Impact of Substituents on Excited-State and Photosensitizing Properties in Cationic Iridium(III) Complexes with Ligands of Coumarin 6.

A series of bis-cyclometalated cationic iridium (Ir) complexes were synthesized employing two coumarin 6 ligands and a 2,2'-bipyridine (bpy) with various substituents as new sensitizers, realizing both features of strong visible-light absorption and long-lived excited state. Complexes 2-4, with electron-donating methyl and methoxy groups, absorbed visible light strongly (ε: 126 000-132 000 M(-1) cm(-1)) and exhibited room-temperature phosphorescence with remarkably long lifetimes (21-23 µs) in dichloromethane. In contrast, the excited state of prototype complex 1 without any substituents was short-lived, particularly in highly polar acetonitrile. Phosphorescence of complex 5 with the strong electron-withdrawing CF3 groups was too weak to be detected at room temperature even in less polar dichloromethane.
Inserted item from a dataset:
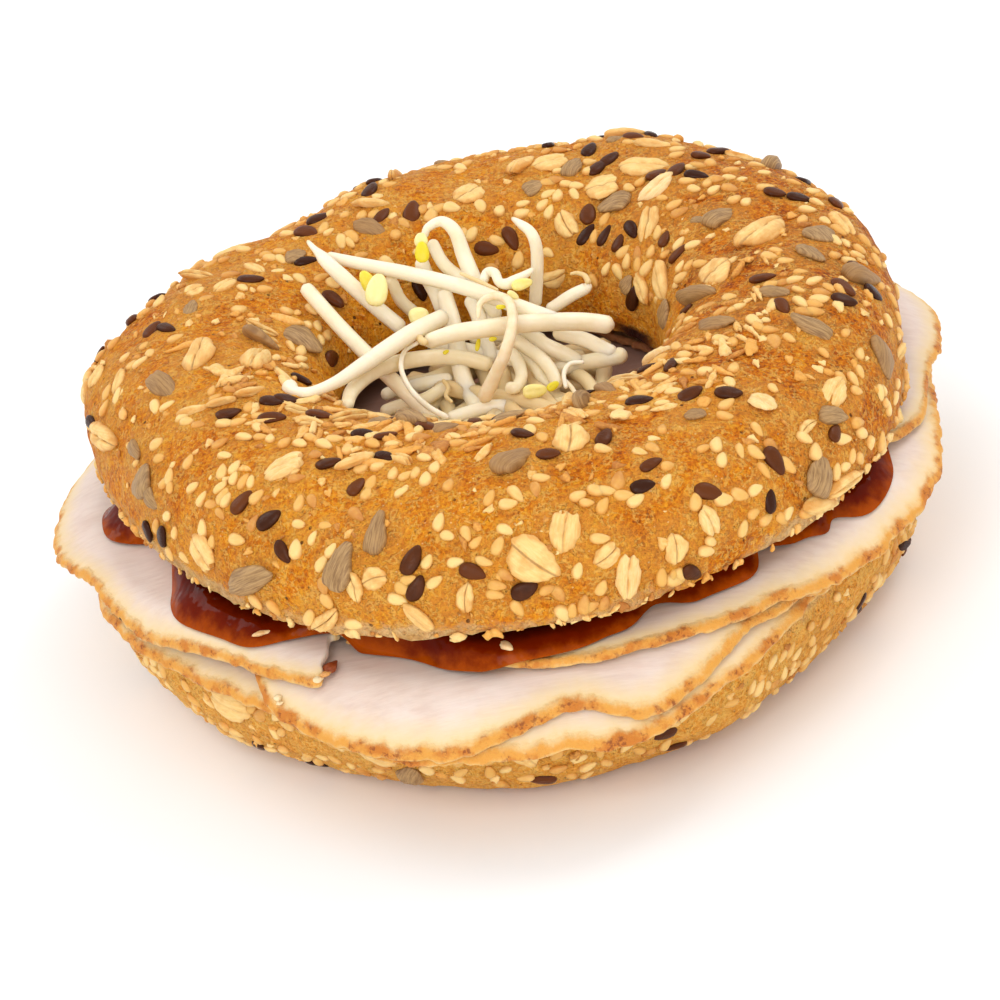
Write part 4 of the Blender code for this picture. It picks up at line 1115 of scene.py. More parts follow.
def sliceHeight(layer, leftSag, x, y):  # the underside of a slice
    base = bagel["lowerHeight"] + turkey["gap"] + layer * turkey["pitch"]
    return base - droop(x, y) - leftSag * smooth((-x - 42) / 14)


def outlinePoints(corners, count):  # a closed curve through the corners
    corners = np.array(corners, float)
    steps = np.linspace(0, len(corners), count, endpoint=False)
    index = steps.astype(int)
    part = (steps - index)[:, None]
    return curveThrough(*(corners[(index + k) % len(corners)] for k in (-1, 0, 1, 2)), part)


def outlineReach(corners, middle, bearing):
    points = outlinePoints(corners, turkey["outlineSteps"]) - np.array(middle)
    angles = np.arctan2(points[:, 1], points[:, 0])
    order = np.argsort(angles)
    return np.interp(bearing, angles[order], np.hypot(*points[order].T), period=2 * math.pi)


def turkeyPaint():
    paint = Paint("turkey", soft=0.20, softReach=(1.0, 0.62, 0.45), softScale=0.0018, gloss=0.40)
    edge = paint.mark("edgeDistance")   # mm from the rim
    ragged = paint.noise(2.6, 4.0, 0.65)
    blotch = paint.noise(0.9, 4.0, 0.7)
    far = edge + (ragged - 0.5) * 1.7 + (blotch - 0.5) * 0.7
    fibres = paint.noise(1.0, 4.0, place=paint.stretched((0.12, 1.0, 1.0), (0, 0, 0.5)))
    meat = paint.blend(fibres.step(0.35, 0.68), tint(224, 204, 191), tint(216, 193, 180))
    meat = paint.blend(paint.noise(7.0, 3.0).step(0.35, 0.7) * 0.6, meat, tint(230, 213, 203))
    patchy = paint.noise(4.6, 4.0, 0.65)
    near = edge + (ragged - 0.5) * 1.3 + (blotch - 0.5) * 0.8
    low = paint.mark("low") + (ragged - 0.5) * 1.0 + (blotch - 0.5) * 0.6
    colour = paint.blend(far.step(4.6, 0.5), meat, tint(227, 201, 152))
    colour = paint.blend(near.step(1.9, 0.3), colour, tint(224, 184, 118))
    crisp = near.step(0.95, 0.20) * low.step(0.85, 0.25)
    colour = paint.blend(crisp, colour, tint(216, 152, 60))
    browned = patchy.step(0.47, 0.62) * near.step(1.25, 0.35) * low.step(1.0, 0.5)
    colour = paint.blend(browned * 0.85, colour, tint(190, 108, 18))
    charred = blotch.step(0.52, 0.62) * patchy.step(0.45, 0.60) * near.step(1.1, 0.4)
    colour = paint.blend(charred * 0.8, colour, tint(128, 58, 4))
    # painted shade on the meat under the bread and in the hole
    colour = paint.blend(paint.mark("paintedHoleShade") * 0.75, colour, tint(140, 84, 62))
    roasted = far.step(1.3, 0.5)
    height = fibres * 0.25 + blotch * roasted * 1.1
    normal = paint.bump(height, 0.30)
    return paint.finish(colour=colour, normal=normal, roughness=0.46 + roasted * 0.14)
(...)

The triplet energies of their coumarin ligand-centered ((3)LC) phosphorescent states were almost invariable, demonstrating that selective tuning of the excited-state lifetime is possible through this "simple chemical modification of the bpy ligand" (we name it the "SCMB" method). The spectroscopic and computational investigations in this study suggest that a potential source of the nonradiative deactivation is a triplet ligand-to-ligand charge-transfer state ((3)LLCT state, coumarin 6 → bpy) and lead us to conclude that the energy level of this dark (3)LLCT state, as well as its thermal population, is largely dependent on the substituents and solvent polarity. In addition, the significant difference in excited-state lifetime was reflected in the photosensitizing ability of complexes 1-5 in visible-light-driven hydrogen generation using sodium ascorbate and a cobalt(III) diglyoxime complex as an electron donor and a water-reduction catalyst, respectively. This study suggests that the SCMB method should be generally effective in controlling the excited state of other bis-cyclometalated cationic Ir(III) complexes.